2 min read2 days ago

Here I tell you why?

Photo by Vincent Schullan:

Have you ever been on a roller coaster? At a moment, you’re in the extraordinary heights of the sky. Fascinated by the beauty, breathing openly. Enjoying each second like a miracle. BUT THEN… there’s a jerk. So now you’re at the lowest point where you might suffocate.

You know what?

MY LIFE…

I consider it a roller coaster ride!

There were times I was fantastic at EVERYTHING, in academics, extracurricular activities, and so on…I used to be a dreamer who had a strong belief in herself and her abilities.

My thinking was incredible! It might shock you, or you may laugh. Yea! It was “I want it, so I’ll definitely get it” sort of thoughts.
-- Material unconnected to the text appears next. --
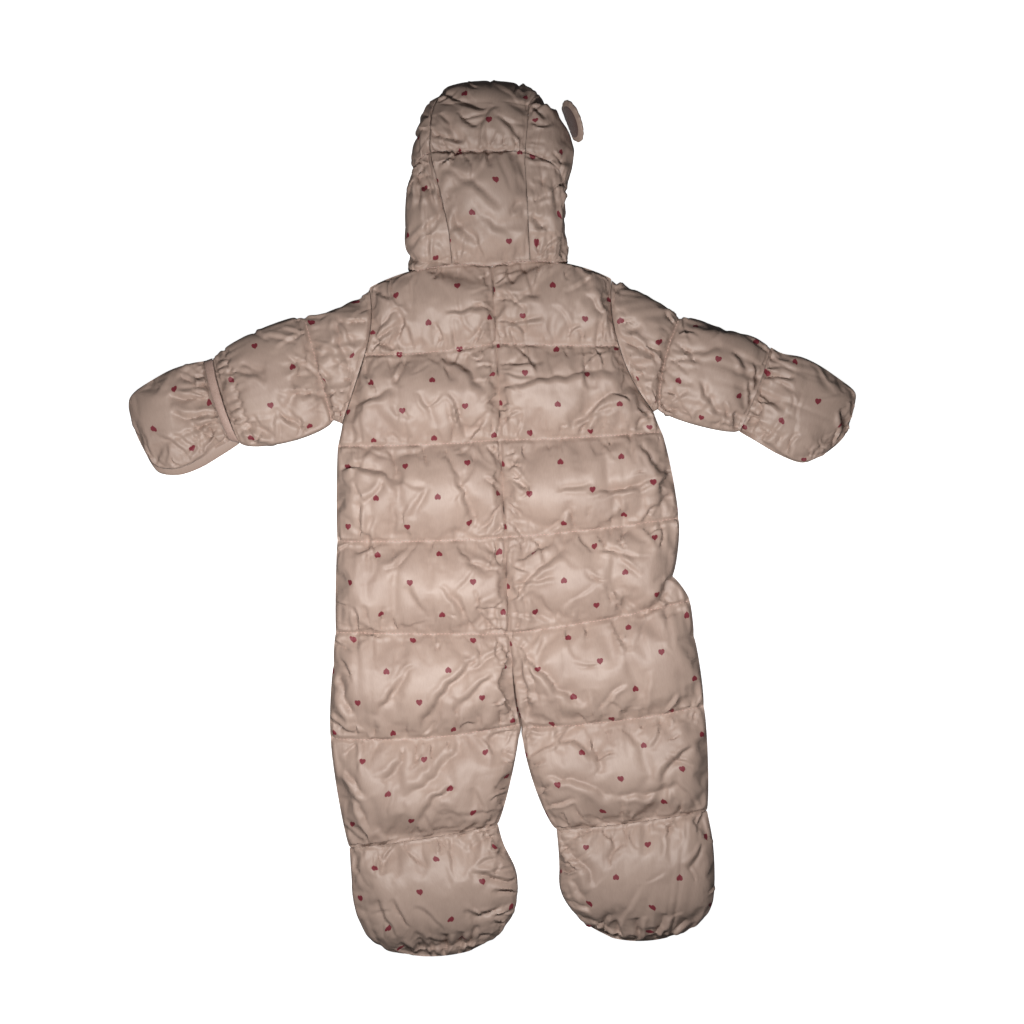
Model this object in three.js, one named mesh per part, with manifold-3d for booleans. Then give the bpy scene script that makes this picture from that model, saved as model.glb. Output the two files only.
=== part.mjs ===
// A quilted baby snowsuit, laid flat on its front, seen from its back.
// Millimetres, +Z up, the floor at Z = 0, the hood towards +Y and the feet towards -Y.
// Left and right are the left and right of the view from above, -X and +X.
//
// The suit is two padded layers that lie on each other and meet at the height LAYER_HEIGHT. Each cut piece
// is a wall between a plain inner face and a quilted outer face. A table gives each piece a row for each
// quilting seam or change of outline, and the points of its surface are worked out from those rows.
import * as THREE from "three";
import { mergeVertices } from "three/addons/utils/BufferGeometryUtils.js";
import Module from "manifold-3d";

// Walls and seams
const SEAM_GAP = 0.3; // space between two pieces at a seam
const LAYER_HEIGHT = 15; // height of the faces where the upper and the lower layer meet
const EDGE_WALL = 2.6; // wall where a piece runs out to a thin edge
const FREE_EDGE_RISE = 42; // width over which a piece swells up from a thin outer edge
const SEAM_EDGE_RISE = 14; // the same beside a seam to another padded piece
const PUFF = 0.5; // exponent of the arch of a quilted channel, lower is fuller
const LOWER_FILL = 22; // fill of the lower layer before the floor flattens it
const STEP = 13; // aim for the spacing of sections along a piece
const SLACK = 0.3; // bow of an edge or a section that the tables give as straight
const FREE_SWELL = 0.6; // exponent of the bow of an edge that swells out
const CALM_EDGE = 12; // width at an edge over which folds and gathers die out
const UNEVEN = 0.02; // how far the gathers stray from an even spacing

// Body and sleeves
const UNDERARM_ROW = 2; // row of the body panels at the underarm
const SLEEVE_GAP = 0.5; // room between the body and the first row of a sleeve
const SLEEVE_STEP = 11; // spacing of the sections of a sleeve
const SLIT_SHARE = 0.95; // how far the flat slit inside a sleeve reaches across it
const SLEEVE_FILL = 15; // fill at which the floor starts to flatten the lower side of a sleeve

// Binding at the left wrist
const BAND_EDGES = [0.08, 0.94]; // its edges, as shares of the way from the sleeve to the flap
const BAND_CROWN = 12;
const BAND_ROUND = 2; // how far its middle stands over its edges

// Hood
const HOOD_WALL = 9; // padded wall of the hood
const HOOD_LIP = 5; // its wall at the face opening
const HOOD_PUFF = 6; // how far a channel of the hood swells past its seams
const HOOD_CROWN_REACH = 11; // how far the centre panel bows out at the crown
const HOOD_ROUND = 0.8; // exponent of its sections, 1 is an ellipse
const HOOD_QUILT_ROW = 3.6; // row of the seam across the hood
const HOOD_DROP = { left: 0.9, right: 1.5 }; // how many rows that seam drops towards the rim
const HOOD_LOWER = 6; // sections below that seam
const HOOD_UPPER = 5; // sections above it
const HOOD_ROWS = 7; // index of the last row of the hood's tables
const HOOD_BASE = 3; // how far the centre panel stands over the seams beside it
const HOOD_SIDE_PUFF = 0.5; // share of HOOD_PUFF on the side panels
const HOOD_PUFF_END = 1.15; // the puff of a side panel ends before the lip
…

Dreams seemed to be so effortless.

AND THEN! A major fall…imagination faded. Dreams broken like fine-grounded powder. Excellence of moments died. I’ll say every worst thing i was afraid of…Happened!

I felt like a shedded leaf, just moving with the flow of air. No PURPOSE. No IDENTITY, Nothing…only disgrace and sadness.

For me, it was the end!

It could be, but then a new wave of hope emerged from somewhere inside me. And I don’t let the end happen.

Of course, it was time-consuming. And I realised, maybe I’m delusional, or that’s how life treats you. There might be a chance that GOD has some better plans for me.

Wanna know what I did? I got up, took a shower. Cried about the past. Got ready with the decision to love myself. And went on a solo date.

You won’t believe, as sometimes even I can’t. A step of self-love made me an achiever from a failed dreamer.

I might not have achieved what I wanted, but obviously what WAS and IS Soundest for me.

I have learned and experienced so much, but the one thing I wanna share is…Expectations are great, but Over-expecting! NOPEEEE…Stop it right now!